Das Bilderbuch des Monats - Lars Fiske Grosz. Berlin - New York (avant-verlag), eine Art Biopic ohne Worte des norwegischen Comickünstlers. George Grosz gehört zu den großen Ikonographen des 20. Jahrhunderts, dessen Bilder von Dekadenz, Laster, makrostruktureller Gewalt und Verbrechen immer noch für uns prägend sind. Fiskes Comic zeichnet in Grosz'scher Manier seine Lebensstationen nach: Vom Berlin der 1910er Jahre, über die "Revolution" 1918, Dada ("Dada ist politisch"), seine Theaterarbeit mit Erwin Piscator, die Weimarer Republik der Kriegsgewinnler, den nouveaux riches, dem "Labor der Moderne" mit seinen neuen Konzepten von Gender und Sexualität, die Gewalt der aufkommenden Nazis, die politische Arbeit mit den Heartfields für den Malik-Verlag, und schließlich der Traum von der Freiheit, von Amerika mitsamt seiner populären Kulturen, vor allem aber dem Kino. Weil sich Fiske eng an die Ästhetik Grosz' hält (auch wenn er sie abstrahiert), erkennt man zwar die Bilder wieder, aber die sind hier zu einer Art biographischen Konsistenz verzichtet. Fiske erzählt das Leben von George Grosz in Bildern von Georg Grosz, die nicht unbedingt biographisch gemeint waren, sondern "realistisch", also abbildend, "unromantisch, nüchtern und wenig traumhaft" (G. Grosz).
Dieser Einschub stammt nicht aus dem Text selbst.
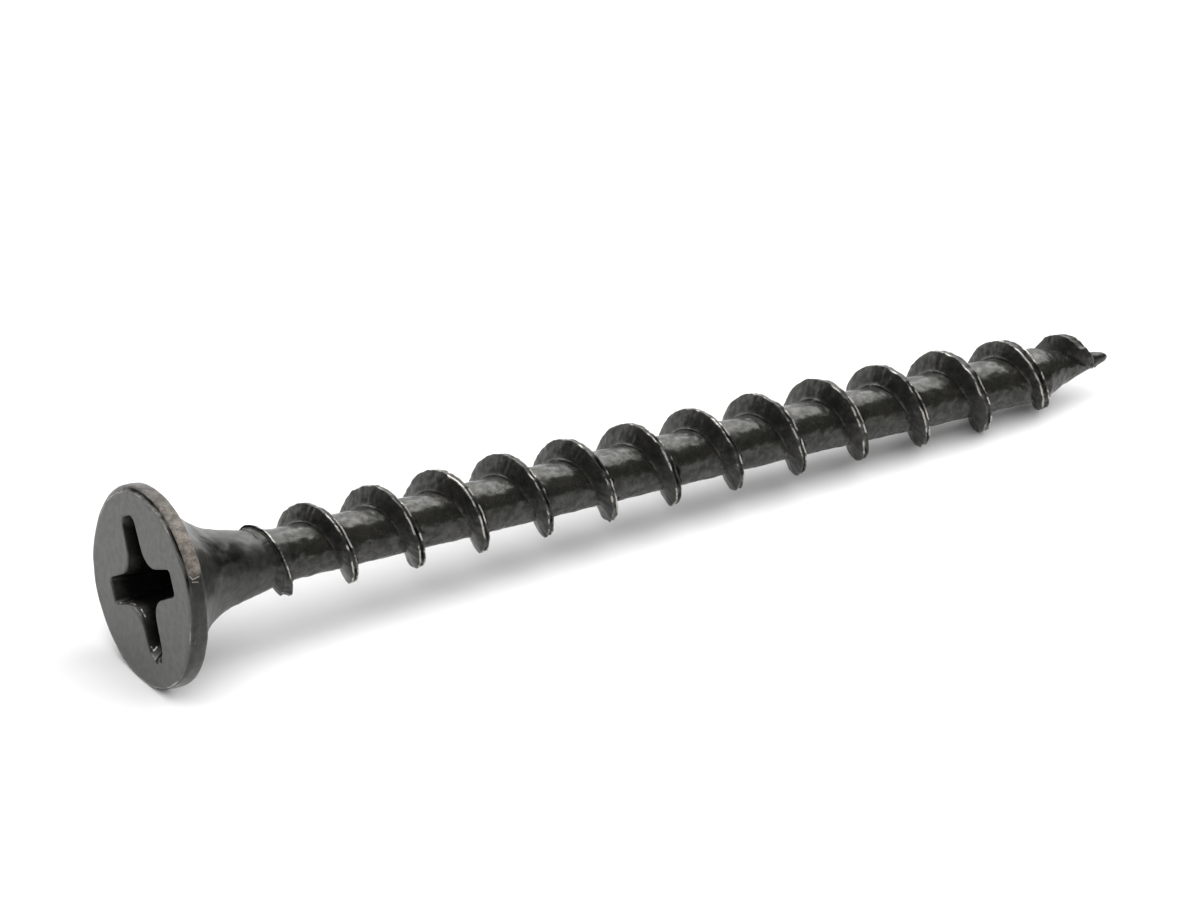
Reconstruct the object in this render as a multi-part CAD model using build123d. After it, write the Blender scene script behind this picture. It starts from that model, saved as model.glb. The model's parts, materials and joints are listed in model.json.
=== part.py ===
"""Wood screw, 3.5 x 45 mm: bugle head with a cross recess, coarse right-hand thread, gimlet point.

Frame, in millimetres: the origin is the centre of the head's flat top, +X runs along the axis from the
head to the point, and +Z is up for a screw that lies on a table. The screw is one piece of steel, and
every sub-part is one formed zone of it: the zones meet face to face, without gaps or overlaps.
"""

import math
import os

from build123d import *

# Places along the axis where one zone ends and the next begins
HEAD_END = 3.5
NECK_END = 6.0
POINT_START = 41.4
LENGTH = 44.8

# Head: flat top, bevelled edge, thin rim and a trumpet-shaped underside that levels out into the core
HEAD_RADIUS = 4.0
FACE_RADIUS = 3.77
RIM_FRONT = 0.12
RIM_END = 0.6
RIM_BACK = 0.68
RIM_BACK_RADIUS = 3.93
FLARE_LENGTH = 1.6
FLARE_POINTS = 9

# Cross recess for a number 2 driver, turned as the screw lies
RECESS_SPANS = (5.6, 5.15)
RECESS_WING_WIDTH = 1.16
RECESS_THROAT_FILLET = 0.5
RECESS_FLOOR_SPAN = 2.5
RECESS_FLOOR_WIDTH = 0.84
RECESS_FLOOR_FILLET = 0.2
RECESS_WALL_DEPTH = 2.3
RECESS_TIP_DEPTH = 2.75
RECESS_TURN = 61.0

# Core and point
CORE_RADIUS = 1.06
TIP_RADIUS = 0.18

# Thread: one right-hand start with a trapezoidal flight, whose crest is on top of the axis at CREST_X_ON_TOP
THREAD_RADIUS = 1.82
PITCH = 2.94
CREST_WIDTH = 0.24
ROOT_WIDTH = 0.76
CREST_X_ON_TOP = 7.675
START_X = 4.4
START_CREST_RADIUS = 1.33
FULL_THREAD_START = 6.2
FULL_TURNS = 10
FULL_THREAD_END = 38.6
POINT_CREST_X = 42.75
POINT_CREST_RADIUS = 1.33
END_X = 43.8
END_CREST_RADIUS = 0.66
LOFT_STEP = 10


def at(x, radius):
    """The point of a half profile at that place along the axis and that radius."""
    return (x, 0, radius)


def turned(*edges):
    """The solid of revolution about X of a half profile, which is closed along the axis."""
    closing = Line(edges[-1] @ 1, edges[0] @ 0)
    return revolve(make_face([*edges, closing]), Axis.X)


def between(points, x):
    """The value at x of a line through (x, value) points, level beyond its ends."""
    for (x0, value0), (x1, value1) in zip(points, points[1:]):
        if x <= x1:
            share = max(x - x0, 0) / (x1 - x0)
            return value0 + share * (value1 - value0)
    return points[-1][1]


def trumpet_radius(x):
    """The underside's radius, which dies away from the rim to the core and reaches it at NECK_END."""
    left_over = math.exp((RIM_BACK - NECK_END) / FLARE_LENGTH)
    flare = (math.exp((RIM_BACK - x) / FLARE_LENGTH) - left_over) / (1 - left_over)
    return CORE_RADIUS + (RIM_BACK_RADIUS - CORE_RADIUS) * flare


def trumpet_curve(start, end):
    """The stretch of the underside's profile between two places along the axis."""
    step = (end - start) / (FLARE_POINTS - 1)
    places = [start + step * count for count in range(FLARE_POINTS)]
    return Spline(*[at(x, trumpet_radius(x)) for x in places])


def body_radius(x):
    """The radius of the neck, the core or the point, without the thread."""
    if x < NECK_END:
        return trumpet_radius(x)
    return between([(POINT_START, CORE_RADIUS), (LENGTH, TIP_RADIUS)], x)


def crest_radius(x):
    """The radius of the flight's crest, which rises at the neck, runs level and falls at the point."""
    crest = [
        (START_X, START_CREST_RADIUS),
        (FULL_THREAD_START, THREAD_RADIUS),
        (FULL_THREAD_END, THREAD_RADIUS),
        (POINT_CREST_X, POINT_CREST_RADIUS),
        (END_X, END_CREST_RADIUS),
    ]
    return between(crest, x)


def recess_section(depth, spans, width, throat_fillet):
    """The cross at one depth: two crossed bars, with rounded throats between the wings."""
    plane = Plane(origin=(depth, 0, 0), x_dir=(0, 1, 0), z_dir=(1, 0, 0))
    cross = Rectangle(spans[0], width) + Rectangle(width, spans[1])
    throats = cross.vertices().sort_by(lambda corner: Vector(corner.X, corner.Y).length)[:4]
    return plane * Rot(0, 0, RECESS_TURN) * fillet(throats, throat_fillet)


def recess():
    """The driver recess: walls and wing ends that slope in to a ledge, and a conical floor."""
    floor_spans = (RECESS_FLOOR_SPAN, RECESS_FLOOR_SPAN)
    mouth = recess_section(0, RECESS_SPANS, RECESS_WING_WIDTH, RECESS_THROAT_FILLET)
    ledge = recess_section(RECESS_WALL_DEPTH, floor_spans, RECESS_FLOOR_WIDTH, RECESS_FLOOR_FILLET)
    walls = loft([mouth, ledge], ruled=True)
    overlap_x = RECESS_WALL_DEPTH / 2
    cone_radius = RECESS_FLOOR_WIDTH / 2
    cone = turned(
        Line(at(overlap_x, 0), at(overlap_x, cone_radius)),
        Line(at(overlap_x, cone_radius), at(RECESS_WALL_DEPTH, cone_radius)),
        Line(at(RECESS_WALL_DEPTH, cone_radius), at(RECESS_TIP_DEPTH, 0)),
    )
    return walls + cone


def bugle_head():
    """The head down to its neck, with the recess punched in."""
    blank = turned(
        Line(at(0, 0), at(0, FACE_RADIUS)),
        Line(at(0, FACE_RADIUS), at(RIM_FRONT, HEAD_RADIUS)),
        Line(at(RIM_FRONT, HEAD_RADIUS), at(RIM_END, HEAD_RADIUS)),
        Line(at(RIM_END, HEAD_RADIUS), at(RIM_BACK, RIM_BACK_RADIUS)),
        trumpet_curve(RIM_BACK, HEAD_END),
        Line(at(HEAD_END, trumpet_radius(HEAD_END)), at(HEAD_END, 0)),
    )
    return blank - recess()


def neck():
    """The rest of the trumpet, from the head down to the thread's core."""
    return turned(
        Line(at(HEAD_END, 0), at(HEAD_END, trumpet_radius(HEAD_END))),
        trumpet_curve(HEAD_END, NECK_END),
        Line(at(NECK_END, CORE_RADIUS), at(NECK_END, 0)),
    )


def thread_core():
    """The straight core that the thread winds round."""
    return turned(
        Line(at(NECK_END, 0), at(NECK_END, CORE_RADIUS)),
        Line(at(NECK_END, CORE_RADIUS), at(POINT_START, CORE_RADIUS)),
        Line(at(POINT_START, CORE_RADIUS), at(POINT_START, 0)),
    )


def gimlet_point():
    """The core's conical end, with a small flat at its tip."""
    return turned(
        Line(at(POINT_START, 0), at(POINT_START, CORE_RADIUS)),
        Line(at(POINT_START, CORE_RADIUS), at(LENGTH, TIP_RADIUS)),
        Line(at(LENGTH, TIP_RADIUS), at(LENGTH, 0)),
    )


def flight_section(x):
    """The flight's section in the half plane through the axis where its crest is at x."""
    half_crest = CREST_WIDTH / 2
    flank = (ROOT_WIDTH - CREST_WIDTH) / 2 / (THREAD_RADIUS - CORE_RADIUS)
    feet = []
    for side in (-1, 1):
        foot = x + side * half_crest
        for _ in range(20):
            height = crest_radius(x) - body_radius(foot)
            foot = x + side * (half_crest + flank * height)
        feet.append(at(foot, body_radius(foot)))
    crest = [at(x + side * half_crest, crest_radius(x)) for side in (1, -1)]
    section = make_face(Polyline(feet[0], feet[1], *crest, close=True))
    return Rot(360 * (x - CREST_X_ON_TOP) / PITCH, 0, 0) * section


def tapered_flight(start, end):
    """The flight between two places along the axis, with its changing height, lofted along the helix."""
    steps = round(360 * (end - start) / PITCH / LOFT_STEP)
    return loft([flight_section(start + (end - start) * step / steps) for step in range(steps + 1)])


def full_flight(start, turns):
    """The flight at its full height, swept along the helix for whole turns."""
    helix = Helix(PITCH, turns * PITCH, THREAD_RADIUS)
    path = Plane(origin=(start, 0, 0), x_dir=(0, 0, 1), z_dir=(1, 0, 0)) * helix
    return sweep(flight_section(start), path=path, is_frenet=True)


FULL_FLIGHT_END = CREST_X_ON_TOP + FULL_TURNS * PITCH

parts = {
    "bugle_head": bugle_head(),
    "neck": neck(),
    "thread_core": thread_core(),
    "gimlet_point": gimlet_point(),
    "starting_flight": tapered_flight(START_X, CREST_X_ON_TOP),
    "thread_flight": full_flight(CREST_X_ON_TOP, FULL_TURNS),
    "point_flight": tapered_flight(FULL_FLIGHT_END, END_X),
}

os.makedirs("parts", exist_ok=True)
for name, part in parts.items():
    export_step(part, f"parts/{name}.step")
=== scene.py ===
"""Looks of a black phosphated wood screw, 3.5 x 45 mm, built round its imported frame.

The row frame has its origin at the centre of the head's flat top, +X towards the point and +Z up. Each
CAD node gets one closed mesh that stands for it. Shapes are worked out in millimetres and turned into
metres when a mesh is made. Angles about the axis are in degrees from +Y towards +Z, so the top is at 90.
Every random value is a hash of a place and a seed, so each run gives the same shapes.
"""

import json
import math
from types import SimpleNamespace

import bpy
import numpy as np
from mathutils import Matrix, Vector


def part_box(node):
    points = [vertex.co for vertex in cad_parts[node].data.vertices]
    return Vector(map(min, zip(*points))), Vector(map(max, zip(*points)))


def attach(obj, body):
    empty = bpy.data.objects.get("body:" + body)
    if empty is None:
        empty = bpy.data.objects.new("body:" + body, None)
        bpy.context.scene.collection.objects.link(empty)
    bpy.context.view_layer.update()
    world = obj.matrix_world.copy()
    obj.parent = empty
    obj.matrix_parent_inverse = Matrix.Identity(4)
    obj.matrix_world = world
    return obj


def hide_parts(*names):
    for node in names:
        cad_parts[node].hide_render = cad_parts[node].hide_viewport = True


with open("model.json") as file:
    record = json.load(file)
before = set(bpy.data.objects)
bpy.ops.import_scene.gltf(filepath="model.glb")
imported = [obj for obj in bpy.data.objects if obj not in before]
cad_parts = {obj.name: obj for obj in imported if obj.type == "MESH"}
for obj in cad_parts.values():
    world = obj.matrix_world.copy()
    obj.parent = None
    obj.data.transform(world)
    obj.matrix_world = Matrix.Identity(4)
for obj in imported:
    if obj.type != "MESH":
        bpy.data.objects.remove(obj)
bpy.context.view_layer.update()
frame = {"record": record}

MM = 0.001


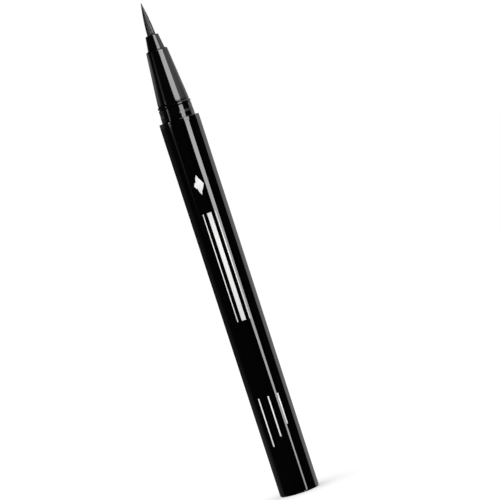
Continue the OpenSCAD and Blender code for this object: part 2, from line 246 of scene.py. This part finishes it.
nodeFinishes = {
    "barrel": glossAbsMoulded(),
    "tail_plug": sparkErodedPolypropylene(),
    "neck_sleeve": glossPolypropyleneMoulded(),
    "ink_tank": naturalPolypropylene(),
    "mixing_ball": tumbledSteel(),
    "relay_wick": bondedPolyesterWick(),
    "brush_root": fusedNylonRoot(),
    "brush_bristles": wetNylonFilament(),
}
nodeFinishes["nose_cone"] = nodeFinishes["tip_holder"] = nodeFinishes["neck_sleeve"]
nodeFinishes["tank_seal"] = nodeFinishes["collector"] = nodeFinishes["ink_tank"]
for name, finish in nodeFinishes.items():
    nodes[name].data.materials.clear()
    nodes[name].data.materials.append(finish)
print("materials on", len(nodeFinishes), "nodes")


def makePiece(name, points, faces, material):
    mesh = bpy.data.meshes.new(name)
    mesh.from_pydata(points, [], faces)
    mesh.shade_smooth()
    mesh.materials.append(material)
    piece = bpy.data.objects.new(name, mesh)
    bpy.context.scene.collection.objects.link(piece)
    return piece


def latheMesh(outline, count):
    # turns an outline of (radius, height) points about the pen's axis
    points, faces, rows = [], [], []
    for radius, z in outline:
        if radius == 0:
            rows.append([len(points)] * count)
            points.append(Vector((0, 0, z)))
        else:
            rows.append([len(points) + i for i in range(count)])
            for i in range(count):
                a = 2 * math.pi * i / count
                points.append(Vector((radius * math.cos(a), radius * math.sin(a), z)))
    for lower, upper in zip(rows, rows[1:]):
        for i in range(count):
            corners = [lower[i], lower[(i + 1) % count], upper[(i + 1) % count], upper[i]]
            faces.append(list(dict.fromkeys(corners)))
    return points, faces


# Brush: filaments in rings that draw in to a point, on a fused disc

brush = {
    "rings": 17, "strandsPerRing": 6, "sides": 4, "levels": 12, "seed": 7,
    "filamentMm": 0.086, "discDepthMm": 0.35, "edgeMm": 0.03, "discSides": 64,
    # shares of a filament's width, of the bundle's radius at the point and in the grooves
    # between clumps, and of the length by which a filament may end short
    "tipShare": 0.25, "pointShare": 0.07, "grooveShare": 0.16, "shorterShare": 0.45,
    "ogivePower": 1.6, "endPower": 10, "endRounding": 0.6, "leanMm": -0.08,
    "clumps": 15, "clumpPull": 0.35, "grooveLimit": 1.5, "twist": 0.3, "stray": 0.25,
}


def brushStrand(ringShare, turn, clumpTurn, footZ, tipZ, footRadius, draw, points, faces):
    # one filament: it thins as the bundle draws in, and dips in the grooves between the clumps
    end = 1 - brush["shorterShare"] * draw.random() ** 2
    off = min(abs(clumpTurn - turn) * brush["clumps"] / math.pi, brush["grooveLimit"])
    groove = 1 - brush["grooveShare"] * ringShare * off ** 2
    start, sides, levels = len(points), brush["sides"], brush["levels"]
    twist = math.pi / sides + draw.uniform(-1, 1) * brush["twist"]
    for level in range(levels + 1):
        along = level / levels
        h = end * along
        bundle = brush["pointShare"] + (1 - brush["pointShare"]) * (1 - h ** brush["ogivePower"])
        reach = footRadius * bundle * ringShare * groove
        lean = turn + (clumpTurn - turn) * brush["clumpPull"] * h
        x = reach * math.cos(lean) + brush["leanMm"] * mm * h
        centre = Vector((x, reach * math.sin(lean), footZ + h * (tipZ - footZ)))
        if level == levels:
            points.append(centre)
            break
        thin = brush["tipShare"] + (1 - brush["tipShare"]) * bundle
        ending = (1 - along ** brush["endPower"]) ** brush["endRounding"]
        width = brush["filamentMm"] * mm / 2 * thin * ending
        for side in range(sides):
            a = turn + twist + 2 * math.pi * side / sides
            points.append(centre + Vector((width * math.cos(a), width * math.sin(a), 0)))
    faces.append([start + side for side in reversed(range(sides))])
    for level in range(levels - 1):
        for side in range(sides):
            a = start + level * sides + side
            b = start + level * sides + (side + 1) % sides
            faces.append([a, b, b + sides, a + sides])
    last = start + (levels - 1) * sides
    for side in range(sides):
        faces.append([last + side, last + (side + 1) % sides, len(points) - 1])


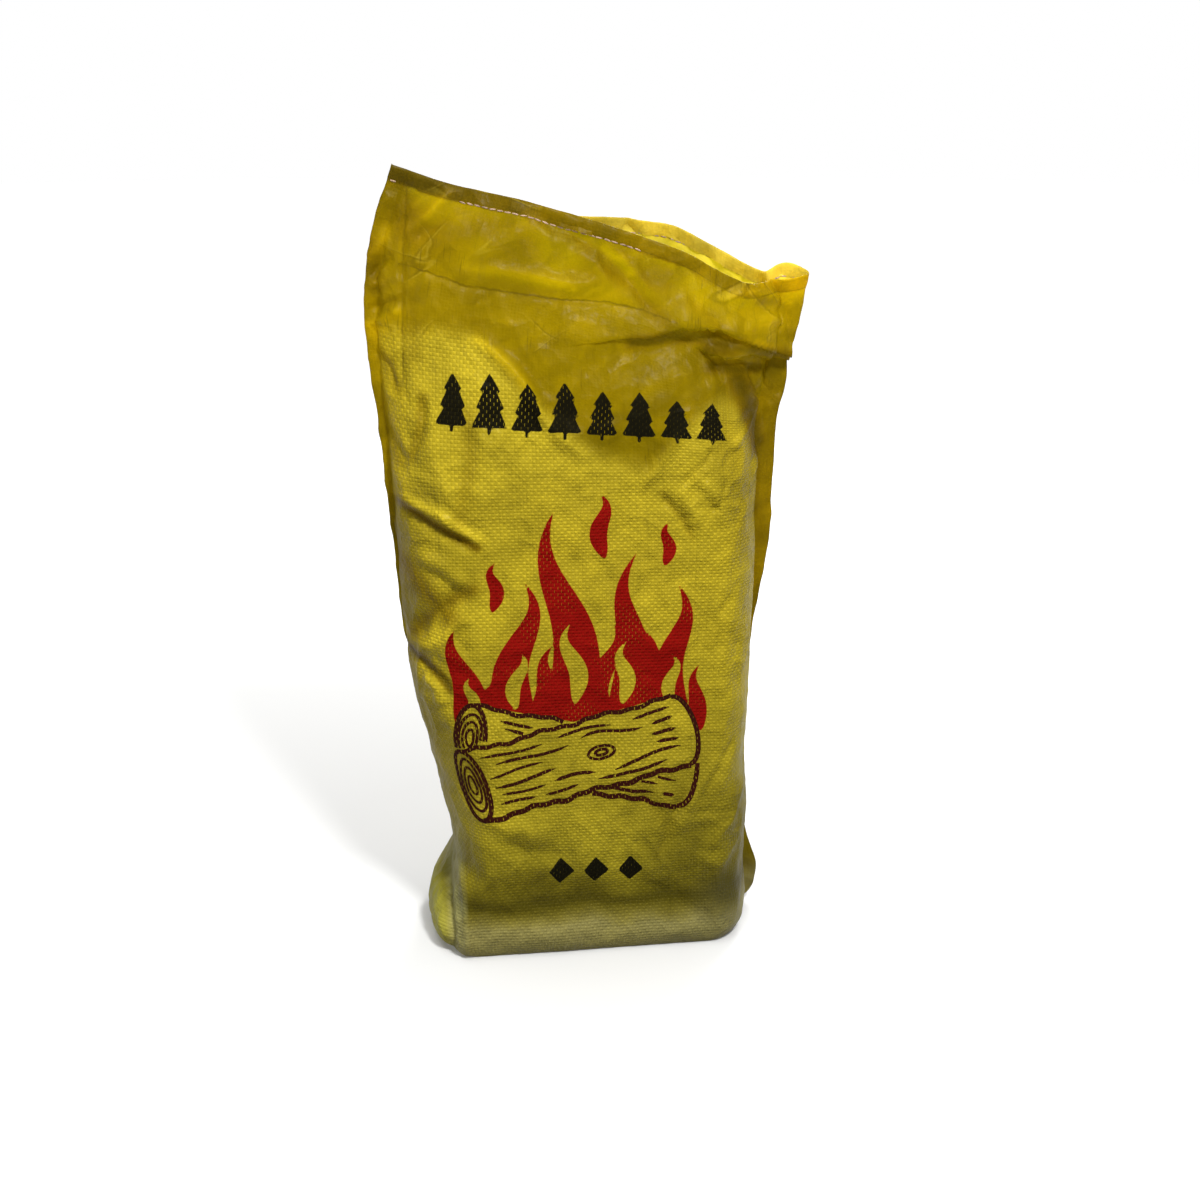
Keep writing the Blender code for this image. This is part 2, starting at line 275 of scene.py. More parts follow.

Das ist bei der Opulenz von Grosz' Bildern zwar alles andere als richtig, aber hat dennoch eine höhere Wahrheit - in der Verzerrung kommt der nüchterne Blick zur ganz und gar unromantisch Zeitbetrachtung zu seiner besten Entfaltung. In dem Fiske diese Ästhetik der Brechung in seinem Werk über Grosz und über die Zeit anwendet, kann er ein überzeugendes Narrativ über das Berlin dieser Zeit schaffen, das gegen die naive und biedere Pappmaché-Kulissenschieberei eines Volker Kutscher (und wie sie alle heißen) eine sinnvolle Alternative bietet und zur Betrachtung von Grosz selbst aufruft, plus aller anderen Original-Narrative der Zeit von Döblin, Benn, Tergit, Isherwood, Brecht & Co. Das wirkt dem kulturellen Gedächtnisverlust entgegen, durch den ja erst die ganzen Talmi-Reproduktionen von heute möglich wurden.